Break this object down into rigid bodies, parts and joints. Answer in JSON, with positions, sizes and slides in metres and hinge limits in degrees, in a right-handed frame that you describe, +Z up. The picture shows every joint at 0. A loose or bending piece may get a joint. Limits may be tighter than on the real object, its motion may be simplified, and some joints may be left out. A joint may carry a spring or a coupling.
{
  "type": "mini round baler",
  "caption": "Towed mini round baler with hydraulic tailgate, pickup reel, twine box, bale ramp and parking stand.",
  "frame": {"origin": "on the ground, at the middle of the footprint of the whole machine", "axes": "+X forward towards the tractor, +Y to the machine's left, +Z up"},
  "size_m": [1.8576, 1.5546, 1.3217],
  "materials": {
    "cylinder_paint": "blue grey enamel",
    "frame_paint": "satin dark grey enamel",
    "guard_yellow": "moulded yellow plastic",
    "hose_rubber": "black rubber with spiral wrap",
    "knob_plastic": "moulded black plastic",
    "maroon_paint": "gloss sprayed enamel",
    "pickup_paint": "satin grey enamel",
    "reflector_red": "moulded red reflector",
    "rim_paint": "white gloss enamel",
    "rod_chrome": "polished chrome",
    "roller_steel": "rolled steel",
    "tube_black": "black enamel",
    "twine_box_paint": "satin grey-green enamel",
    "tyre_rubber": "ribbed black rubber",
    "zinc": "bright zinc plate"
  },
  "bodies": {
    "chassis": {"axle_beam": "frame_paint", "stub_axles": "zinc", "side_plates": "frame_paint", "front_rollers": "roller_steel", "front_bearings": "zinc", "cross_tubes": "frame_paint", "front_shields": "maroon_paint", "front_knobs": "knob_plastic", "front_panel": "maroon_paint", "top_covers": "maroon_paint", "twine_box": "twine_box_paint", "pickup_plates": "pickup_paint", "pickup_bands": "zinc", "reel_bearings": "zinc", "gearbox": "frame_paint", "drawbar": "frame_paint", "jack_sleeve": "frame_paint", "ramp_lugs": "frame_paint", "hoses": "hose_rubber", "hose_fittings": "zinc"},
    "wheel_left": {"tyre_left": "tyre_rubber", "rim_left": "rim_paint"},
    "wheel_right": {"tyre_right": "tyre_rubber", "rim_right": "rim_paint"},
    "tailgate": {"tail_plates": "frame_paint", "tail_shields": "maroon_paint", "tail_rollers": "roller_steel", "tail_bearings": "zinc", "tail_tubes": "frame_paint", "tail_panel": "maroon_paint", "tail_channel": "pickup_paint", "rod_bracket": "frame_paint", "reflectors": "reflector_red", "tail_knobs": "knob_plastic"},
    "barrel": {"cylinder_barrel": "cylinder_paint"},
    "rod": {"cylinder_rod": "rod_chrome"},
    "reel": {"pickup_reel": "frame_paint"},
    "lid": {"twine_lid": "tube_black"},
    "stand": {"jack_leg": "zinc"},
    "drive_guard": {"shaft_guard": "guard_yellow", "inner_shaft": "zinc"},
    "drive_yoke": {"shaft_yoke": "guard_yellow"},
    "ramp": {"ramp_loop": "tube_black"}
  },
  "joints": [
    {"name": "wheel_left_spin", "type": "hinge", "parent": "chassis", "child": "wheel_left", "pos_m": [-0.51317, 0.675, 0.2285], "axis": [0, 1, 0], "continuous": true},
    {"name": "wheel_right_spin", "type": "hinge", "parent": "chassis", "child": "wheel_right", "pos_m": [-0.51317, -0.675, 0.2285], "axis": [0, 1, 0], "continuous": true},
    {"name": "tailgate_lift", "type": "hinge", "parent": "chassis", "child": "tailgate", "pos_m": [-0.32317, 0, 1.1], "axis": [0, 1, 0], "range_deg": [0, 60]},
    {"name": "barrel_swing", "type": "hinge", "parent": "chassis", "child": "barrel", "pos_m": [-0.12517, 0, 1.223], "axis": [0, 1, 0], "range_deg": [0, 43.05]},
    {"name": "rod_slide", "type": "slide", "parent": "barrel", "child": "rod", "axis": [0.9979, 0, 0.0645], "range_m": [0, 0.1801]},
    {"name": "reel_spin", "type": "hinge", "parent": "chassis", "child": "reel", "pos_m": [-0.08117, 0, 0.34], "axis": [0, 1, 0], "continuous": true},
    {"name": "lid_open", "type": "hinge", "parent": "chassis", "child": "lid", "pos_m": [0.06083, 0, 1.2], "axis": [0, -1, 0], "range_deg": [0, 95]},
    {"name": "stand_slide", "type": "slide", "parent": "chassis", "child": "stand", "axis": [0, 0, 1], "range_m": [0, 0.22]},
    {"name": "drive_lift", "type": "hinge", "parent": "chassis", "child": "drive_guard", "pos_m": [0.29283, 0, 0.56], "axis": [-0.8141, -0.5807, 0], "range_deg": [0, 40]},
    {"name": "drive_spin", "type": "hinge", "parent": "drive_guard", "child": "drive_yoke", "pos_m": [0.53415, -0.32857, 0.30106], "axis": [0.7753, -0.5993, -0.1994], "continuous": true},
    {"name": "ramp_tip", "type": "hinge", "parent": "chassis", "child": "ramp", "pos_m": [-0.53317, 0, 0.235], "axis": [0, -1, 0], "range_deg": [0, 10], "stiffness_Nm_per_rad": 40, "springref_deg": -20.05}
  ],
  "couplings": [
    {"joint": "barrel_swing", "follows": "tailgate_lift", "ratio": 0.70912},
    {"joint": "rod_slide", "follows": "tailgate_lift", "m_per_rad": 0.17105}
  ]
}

▬▬▬▬▬▬

**PROBLEM STATEMENT:** Extract the complete listing above, reproducing each line exactly.

**RESULT OF THE EXERCISE:**
Break this object down into rigid bodies, parts and joints. Answer in JSON, with positions, sizes and slides in metres and hinge limits in degrees, in a right-handed frame that you describe, +Z up. The picture shows every joint at 0. A loose or bending piece may get a joint. Limits may be tighter than on the real object, its motion may be simplified, and some joints may be left out. A joint may carry a spring or a coupling.
{
  "type": "mini round baler",
  "caption": "Towed mini round baler with hydraulic tailgate, pickup reel, twine box, bale ramp and parking stand.",
  "frame": {"origin": "on the ground, at the middle of the footprint of the whole machine", "axes": "+X forward towards the tractor, +Y to the machine's left, +Z up"},
  "size_m": [1.8576, 1.5546, 1.3217],
  "materials": {
    "cylinder_paint": "blue grey enamel",
    "frame_paint": "satin dark grey enamel",
    "guard_yellow": "moulded yellow plastic",
    "hose_rubber": "black rubber with spiral wrap",
    "knob_plastic": "moulded black plastic",
    "maroon_paint": "gloss sprayed enamel",
    "pickup_paint": "satin grey enamel",
    "reflector_red": "moulded red reflector",
    "rim_paint": "white gloss enamel",
    "rod_chrome": "polished chrome",
    "roller_steel": "rolled steel",
    "tube_black": "black enamel",
    "twine_box_paint": "satin grey-green enamel",
    "tyre_rubber": "ribbed black rubber",
    "zinc": "bright zinc plate"
  },
  "bodies": {
    "chassis": {"axle_beam": "frame_paint", "stub_axles": "zinc", "side_plates": "frame_paint", "front_rollers": "roller_steel", "front_bearings": "zinc", "cross_tubes": "frame_paint", "front_shields": "maroon_paint", "front_knobs": "knob_plastic", "front_panel": "maroon_paint", "top_covers": "maroon_paint", "twine_box": "twine_box_paint", "pickup_plates": "pickup_paint", "pickup_bands": "zinc", "reel_bearings": "zinc", "gearbox": "frame_paint", "drawbar": "frame_paint", "jack_sleeve": "frame_paint", "ramp_lugs": "frame_paint", "hoses": "hose_rubber", "hose_fittings": "zinc"},
    "wheel_left": {"tyre_left": "tyre_rubber", "rim_left": "rim_paint"},
    "wheel_right": {"tyre_right": "tyre_rubber", "rim_right": "rim_paint"},
    "tailgate": {"tail_plates": "frame_paint", "tail_shields": "maroon_paint", "tail_rollers": "roller_steel", "tail_bearings": "zinc", "tail_tubes": "frame_paint", "tail_panel": "maroon_paint", "tail_channel": "pickup_paint", "rod_bracket": "frame_paint", "reflectors": "reflector_red", "tail_knobs": "knob_plastic"},
    "barrel": {"cylinder_barrel": "cylinder_paint"},
    "rod": {"cylinder_rod": "rod_chrome"},
    "reel": {"pickup_reel": "frame_paint"},
    "lid": {"twine_lid": "tube_black"},
    "stand": {"jack_leg": "zinc"},
    "drive_guard": {"shaft_guard": "guard_yellow", "inner_shaft": "zinc"},
    "drive_yoke": {"shaft_yoke": "guard_yellow"},
    "ramp": {"ramp_loop": "tube_black"}
  },
  "joints": [
    {"name": "wheel_left_spin", "type": "hinge", "parent": "chassis", "child": "wheel_left", "pos_m": [-0.51317, 0.675, 0.2285], "axis": [0, 1, 0], "continuous": true},
    {"name": "wheel_right_spin", "type": "hinge", "parent": "chassis", "child": "wheel_right", "pos_m": [-0.51317, -0.675, 0.2285], "axis": [0, 1, 0], "continuous": true},
    {"name": "tailgate_lift", "type": "hinge", "parent": "chassis", "child": "tailgate", "pos_m": [-0.32317, 0, 1.1], "axis": [0, 1, 0], "range_deg": [0, 60]},
    {"name": "barrel_swing", "type": "hinge", "parent": "chassis", "child": "barrel", "pos_m": [-0.12517, 0, 1.223], "axis": [0, 1, 0], "range_deg": [0, 43.05]},
    {"name": "rod_slide", "type": "slide", "parent": "barrel", "child": "rod", "axis": [0.9979, 0, 0.0645], "range_m": [0, 0.1801]},
    {"name": "reel_spin", "type": "hinge", "parent": "chassis", "child": "reel", "pos_m": [-0.08117, 0, 0.34], "axis": [0, 1, 0], "continuous": true},
    {"name": "lid_open", "type": "hinge", "parent": "chassis", "child": "lid", "pos_m": [0.06083, 0, 1.2], "axis": [0, -1, 0], "range_deg": [0, 95]},
    {"name": "stand_slide", "type": "slide", "parent": "chassis", "child": "stand", "axis": [0, 0, 1], "range_m": [0, 0.22]},
    {"name": "drive_lift", "type": "hinge", "parent": "chassis", "child": "drive_guard", "pos_m": [0.29283, 0, 0.56], "axis": [-0.8141, -0.5807, 0], "range_deg": [0, 40]},
    {"name": "drive_spin", "type": "hinge", "parent": "drive_guard", "child": "drive_yoke", "pos_m": [0.53415, -0.32857, 0.30106], "axis": [0.7753, -0.5993, -0.1994], "continuous": true},
    {"name": "ramp_tip", "type": "hinge", "parent": "chassis", "child": "ramp", "pos_m": [-0.53317, 0, 0.235], "axis": [0, -1, 0], "range_deg": [0, 10], "stiffness_Nm_per_rad": 40, "springref_deg": -20.05}
  ],
  "couplings": [
    {"joint": "barrel_swing", "follows": "tailgate_lift", "ratio": 0.70912},
    {"joint": "rod_slide", "follows": "tailgate_lift", "m_per_rad": 0.17105}
  ]
}